In fact, Hallman Racing embraced titanium so thoroughly that they also ordered titanium handlebars, fork crowns and axles to sell. And even though Lars Larsson’s Ti Husky was the only frame made for the 1971 Husqvarna 400cc “egg engine,” so named because of the shape of the engine classes, Hallman Racing immediately made plans to build a batch of titanium frames to fit the latest Husqvarna engines. 

The original Ti frame was raced by Lars Larsson in Edison Dye’s 1971 Inter-Am 500 Support class. The 1971 Inter-Am series started at Indian Dunes on June 27, 1971, and Lars won, but after the first moto it was discovered the bracket holding the silencer was broken off. This was “fixed” between motos by a leather strap.
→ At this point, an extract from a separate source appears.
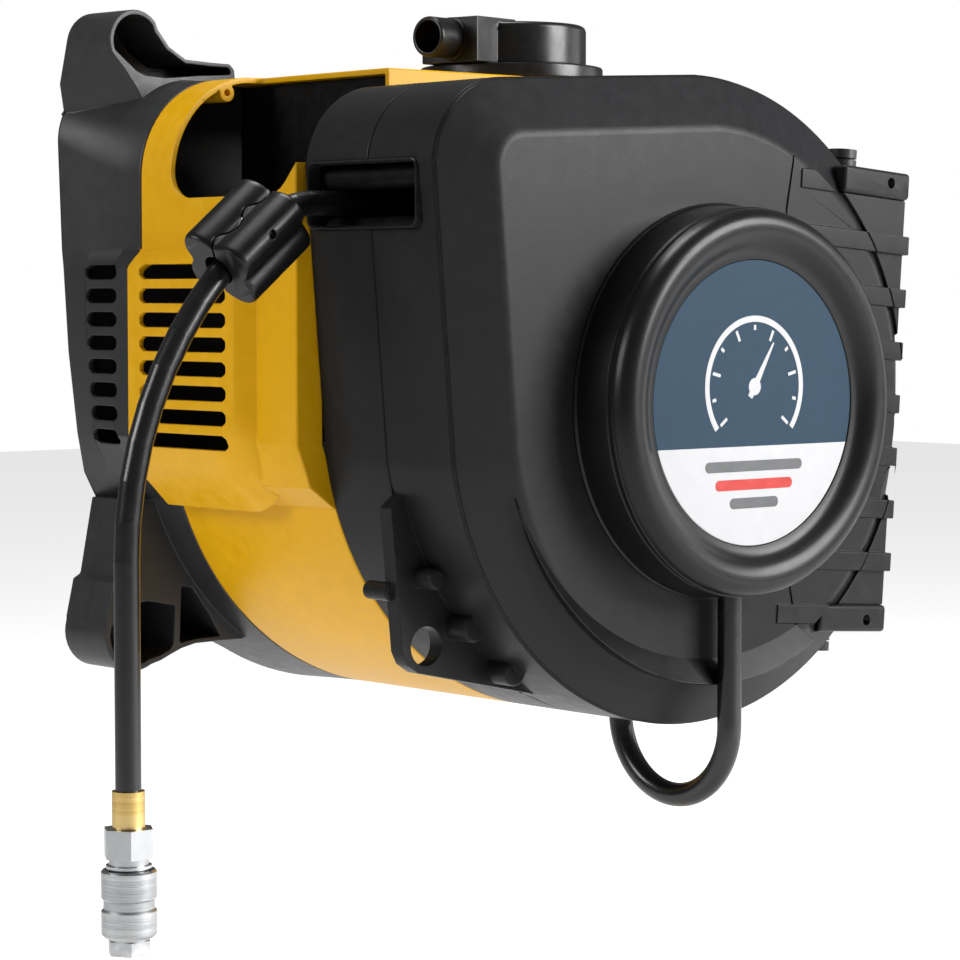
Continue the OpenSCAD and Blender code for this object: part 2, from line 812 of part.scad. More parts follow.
module piston() {
    color("#d0d2d4") translate([crank_x, shaft_y, 48]) difference() {
        cylinder(r = piston_r - fit, h = 31);
        translate([0, 0, -1]) cylinder(r = piston_r - 4, h = 28.5);
        for (z = [19, 25]) translate([0, 0, z]) ring(piston_r + 1, piston_r - 1.2, 2);
    }
}

module cylinder_fins() {
    for (i = [0:4]) translate([0, 0, 34 + i * 9]) cylinder(r = 36, h = 3);
}
module cylinder_bore() {
    cylinder(r = piston_r, h = 100);
}
module cylinder_barrel() {
    translate([0, 0, 28]) cylinder(r = 29, h = 53.9);
}
module cylinder_liner() {
    color("#9b9ea1") translate([crank_x, shaft_y, 0]) difference() {
        union() {
            cylinder_barrel();
            cylinder_fins();
        }
        cylinder_bore();
        for (a = [45:90:315]) rotate(a) translate([33, 0, 20]) cylinder(r = 2.2, h = 80);
    }
}

module valve_plate() {
    color("#b8bbbe") translate([crank_x, shaft_y, 82]) difference() {
        cylinder(r = 38, h = 3);
        for (y = [-10, 10]) translate([0, y, -1]) cylinder(r = 4, h = 5);
        for (a = [45:90:315]) rotate(a) translate([33, 0, -1]) cylinder(r = 2.2, h = 5);
    }
}

module cylinder_head() {
    color("#9b9ea1") translate([crank_x, shaft_y, 85.1]) difference() {
        union() {
            cylinder(r = 38, h = 9);
            for (x = [-30:6:30]) translate([x - 1, -17, 9]) cube([2, 34, 10]);
        }
        translate([0, 0, -1]) for (y = [-12, 12]) translate([0, y, 0]) cylinder(r = 9, h = 7);
        for (a = [45:90:315]) rotate(a) translate([33, 0, -1]) cylinder(r = 2.2, h = 40);
    }
}

module head_bolts() {
    color("#6d7276") translate([crank_x, shaft_y, 0]) for (a = [45:90:315]) rotate(a)
        translate([33, 0, 30]) {
            cylinder(r = 2, h = 66);
            translate([0, 0, 64.2]) cylinder(r = 4.2, h = 4, $fn = 6);
        }
}

module air_receiver() {
    r = 38;
    half = 84;
    cap = 14;
    color("#2f3133") translate([0, shaft_y, -117.5]) rotate([0, 90, 0]) difference() {
        rotate_extrude($fn = 64) polygon(concat([[0, -half]],
            [for (i = [1:6]) [r * sin(15 * i), -half + cap * (1 - cos(15 * i))]],
            [for (i = [6:-1:1]) [r * sin(15 * i), half - cap * (1 - cos(15 * i))]], [[0, half]]));
        translate([0, 0, -half + 16]) cylinder(r = r - 2.5, h = 2 * half - 32);
        translate([-40, 0, -60]) rotate([0, 90, 0]) cylinder(r = 5.1, h = 8);
    }
}

// Copper tube from the cylinder head to the check valve on the receiver.
module discharge_tube() {
    x = -80;
    color("#b87333") {
        xcyl(x, crank_x - 38.2, shaft_y, 90, 4);
        zcyl(x, shaft_y, -64, 90, 4);
        translate([x, shaft_y, 90]) sphere(r = 4);
    }
    color("#c59a3d") {
        xcyl(x, -66, shaft_y, -66, 5);
        zcyl(-66, shaft_y, -72, -60, 6);
        zcyl(x, shaft_y, -70, -62, 6);
    }
}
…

The next week ProFab went back to the drawing board to design a new “curved” bracket. Amazingly, this was the only problem that Lars had with the one-off frame. The second Inter-Am race was held on July 4 at the Coal Creek track near Boulder, Colorado, and Lars won that race, too. By the end of the six-race series, Lars had won four of the six races (Indian Dunes, Coal Creek, Orlando and Houston). Lars only lost in the mud bog race at Honda Hills and was beaten by Ake Jonsson’s younger brother Tore at Unadilla.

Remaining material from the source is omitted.